Unter deutschen Friedenseichen und einem Reiterstandbild aus Kupferblech scheppern Trommeln, Fahnen wehen: PDS, DKP, MLPD, die Falken. Robin-Wood-Aktivisten trommeln vom Hänger, eine Frau hält ihrem Hund die Ohren. Die Grünen? Als ob sie nicht da wären. Sie halten sich zurück. Die Grünen sind älter geworden, der Widerstand bleibt jung. Schüler, Studenten – bunte Haare, Rastalocken, Button an der Brust. Die sehen nicht so aus, als ob sie in eine grüne Partei eintreten würden. Kohl, Kanther, Merkel, Trittin – heute wird nicht mehr unterschieden, Politiker eben. Da trifft es sich, dass ein weißer Turnschuh in einer Monstranz präsentiert wird. Darüber schwebt Trittins Konterfei als Ikone. Die Spaßvögel in den grünen Kutten kommen aus Göttingen. Das ist Jürgen Trittins politische Heimat. Oder sie war es. Schicksal. „Die Politiker halten uns scheinbar für politisch unterbelichtet, weil wir angeblich unseren Müll zurückholen müssen! Sie werfen uns fehlende moralische Verantwortung vor!“, schallt es von der Bühne. „Und jetzt soll alles anders werden?!“ Die Chefin der Bürgerinitiative legt nach: „Das ist Müll von privaten Unternehmen! Für diese Gangster sollen wir die Straße räumen?! Niemals!!!“

Die Lautsprecher scheinen zu bersten, die Stimmung kocht. „Unser Konsens heißt Widerstand!“ Der Zorn auf die Grünen kennt heute keine Grenze. Nun ja, fast nicht: Ein „autonomer Unruhestifter“ schimpft vom Bühnenwagen auf die verdammten Grünen, den vollgestopften Spätzlefresser Rezzo Schlauch und die grünen Kosovokriegsidioten. Will er die Stimmung testen? Unruhe. Als er mit glänzender Sonnenbrille dann gegen die Bürgerinitiative Lüchow-Dannenberg ausholt und gegen die Leute von „X1000mal quer“, platzt einigen der Kragen. „Spalter!“ ruft es von hinten.
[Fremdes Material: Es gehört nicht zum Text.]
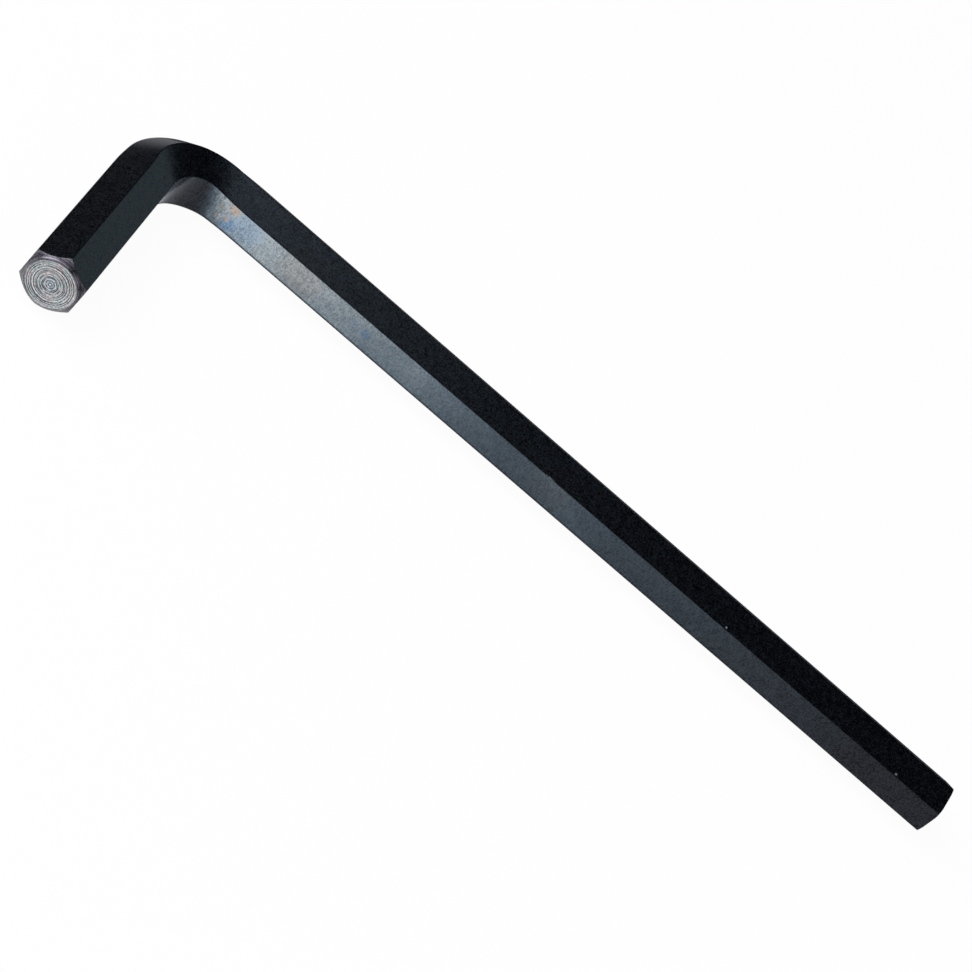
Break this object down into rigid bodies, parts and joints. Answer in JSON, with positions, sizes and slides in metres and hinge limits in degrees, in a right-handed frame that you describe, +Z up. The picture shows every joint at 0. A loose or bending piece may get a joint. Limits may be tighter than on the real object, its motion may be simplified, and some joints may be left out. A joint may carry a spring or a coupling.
{
  "type": "hex key",
  "caption": "L-shaped hexagonal drive key bent from one solid bar, with a long arm, a short arm and a turned chamfer on each tip.",
  "frame": {"origin": "middle of the footprint, on the surface that the key lies on", "axes": "+X along the long arm, towards its tip; -Y along the short arm, towards its tip; +Z up, square to the plane of the bend"},
  "size_m": [0.075, 0.023, 0.0046],
  "materials": {
    "blackened_steel": "satin black oxide",
    "bare_steel": "fine turned"
  },
  "bodies": {
    "root": {"hex_key": "blackened_steel"}
  },
  "joints": []
}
Trillerpfeifen. „Aufhören!“ – „Weiter!“ Auch Applaus. Dennoch: Die Grenze des Zorns scheint für heute erreicht. Eine Widerrede gibt es nicht.

Eines ist klar: Der grüne Traum vom braven Protest entlang der Bahngleise wird sich nicht erfüllen. Detlev Kaldinski und seine Kollegen vom Konfliktmanagement werden vielleicht noch eine kleine Weile frohgemut sein, vielleicht zwei Tage, vielleicht nur Stunden. Dann werden sie von anderen, ernsteren Kollegen beiseite geschoben. Am Rande stehen Sanitäter, Polizei und deren Konfliktmanager in ihren nagelneuen roten Goretex-Jacken und haben nichts zu tun. „Ein Wort zu den Konfliktmanagern! Die lungern bestimmt auch hier herum und sind unwahrscheinlich gesprächsbereit“, ruft es von der Bühne. Jochen Stay, Sprecher von X1000mal quer ist hinaufgeklettert. „Neben 30.000 bewaffneten Beamten sind das 12 unbewaffnete. Es sind nur 12, nicht 130. Die anderen sind die Mitarbeiter der Öffentlichkeitsarbeit der Polizei!“ Und da man es wohl bald mit den Bewaffneten zu tun haben wird, noch ein Hinweis: „Nach der Demo könnt ihr hier Blanko-Vollmachten für unsere Rechtsanwälte ausfüllen!“ Der Platz leert sich. 17.000 Demonstranten meldet X1000mal quer.

Endlich ist auch von weitem ein grün-gelbes Sonnenblumenzeichen von „Bündnis 90/ Die Grünen“ zu sehen. Es kommt näher heran: „Wer hat uns verraten?“ steht darüber. Das ist zwar kein Vers und klingt auch nicht schön, doch viele haben sich längst einen Reim darauf gemacht.